:: Exercise aim ::
Copy out all of the material exactly as presented.

=-=-=-=-=

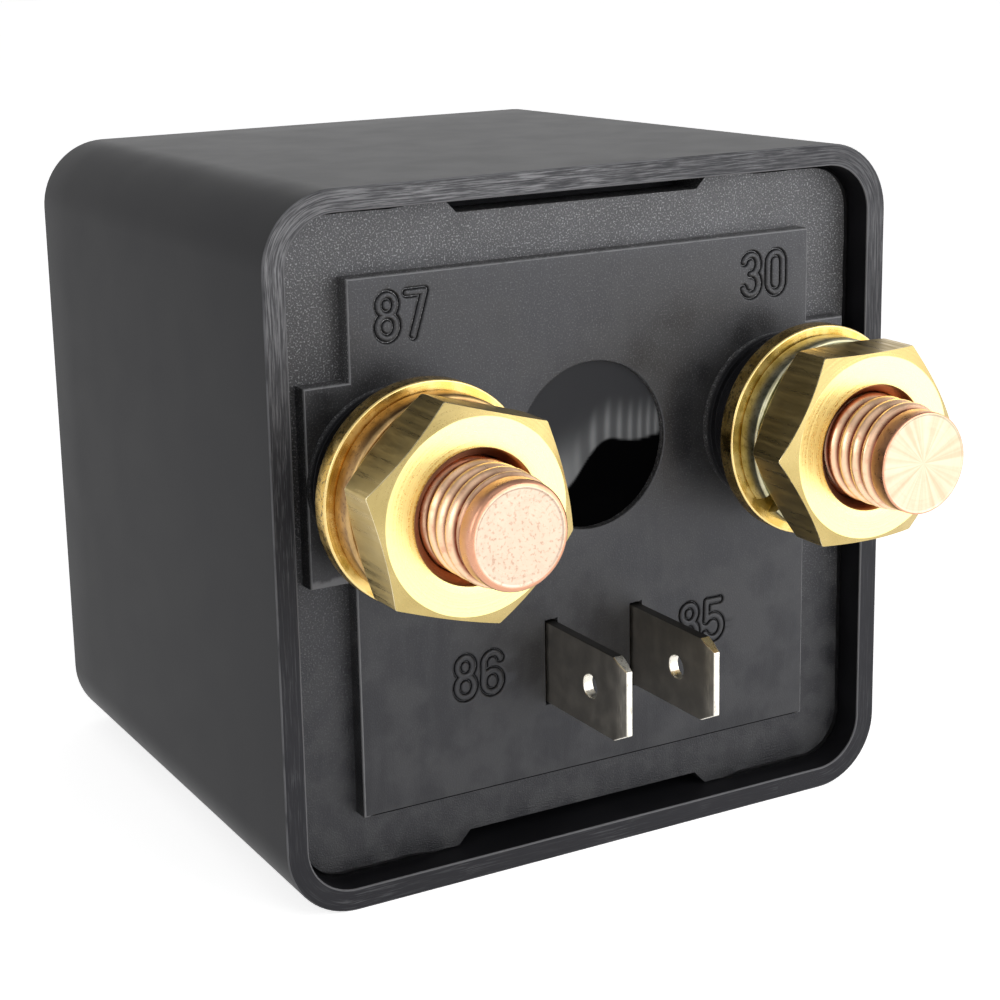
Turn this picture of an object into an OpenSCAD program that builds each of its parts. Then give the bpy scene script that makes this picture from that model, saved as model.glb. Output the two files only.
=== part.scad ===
// Battery isolator relay with two threaded copper studs and two blade terminals.
// A black moulded case holds a terminal header, sealed into the open front behind a raised rim.
// Inside, a solenoid pulls a plunger, whose rod presses a contact bridge on the heads of the studs.
// Lengths are millimetres. The relay stands on its underside at z = 0 and its terminals point along -Y.
// The origin is the middle of the footprint. A depth is measured from the rim plane into the case,
// so what stands out in front of the rim has a negative depth.

/* [Case] */
// Width of the case at its rim
case_w = 52.4; // [50:0.1:66]
// Height of the case at its rim
case_h = 52.1; // [50:0.1:66]
// Depth of the case from the rim to the closed back
case_d = 46.8; // [38:0.1:60]
// Radius of the four lengthwise edges
corner_r = 5.4; // [4.2:0.1:7]
// How far each side draws in towards the back
side_draw = 0.7; // [0.2:0.1:1.2]
// How far the top comes down towards the back
top_draw = 0.7; // [0.2:0.1:1.6]
// Thickness of the rim round the header
rim_wall = 1.65; // [1.2:0.05:2.4]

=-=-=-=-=

:: Reply to the task ::
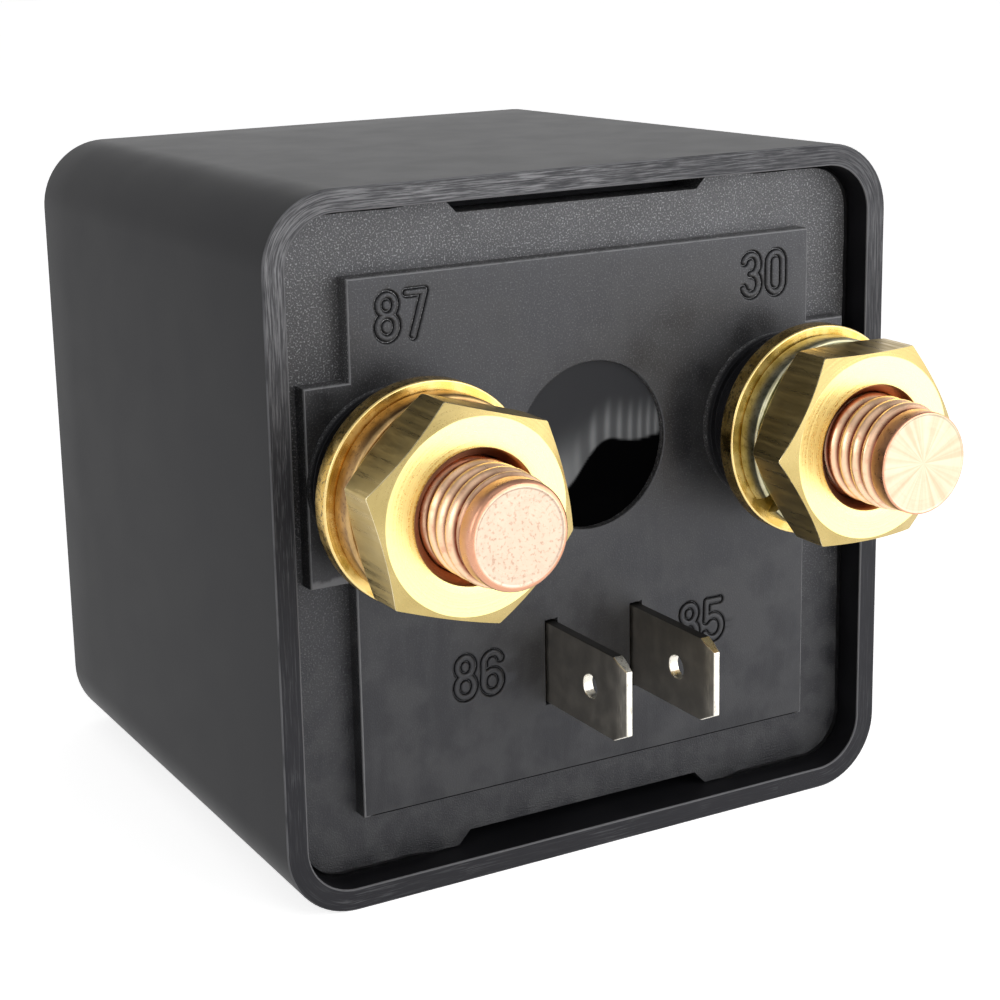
Turn this picture of an object into an OpenSCAD program that builds each of its parts. Then give the bpy scene script that makes this picture from that model, saved as model.glb. Output the two files only.
=== part.scad ===
// Battery isolator relay with two threaded copper studs and two blade terminals.
// A black moulded case holds a terminal header, sealed into the open front behind a raised rim.
// Inside, a solenoid pulls a plunger, whose rod presses a contact bridge on the heads of the studs.
// Lengths are millimetres. The relay stands on its underside at z = 0 and its terminals point along -Y.
// The origin is the middle of the footprint. A depth is measured from the rim plane into the case,
// so what stands out in front of the rim has a negative depth.

/* [Case] */
// Width of the case at its rim
case_w = 52.4; // [50:0.1:66]
// Height of the case at its rim
case_h = 52.1; // [50:0.1:66]
// Depth of the case from the rim to the closed back
case_d = 46.8; // [38:0.1:60]
// Radius of the four lengthwise edges
corner_r = 5.4; // [4.2:0.1:7]
// How far each side draws in towards the back
side_draw = 0.7; // [0.2:0.1:1.2]
// How far the top comes down towards the back
top_draw = 0.7; // [0.2:0.1:1.6]
// Thickness of the rim round the header
rim_wall = 1.65; // [1.2:0.05:2.4]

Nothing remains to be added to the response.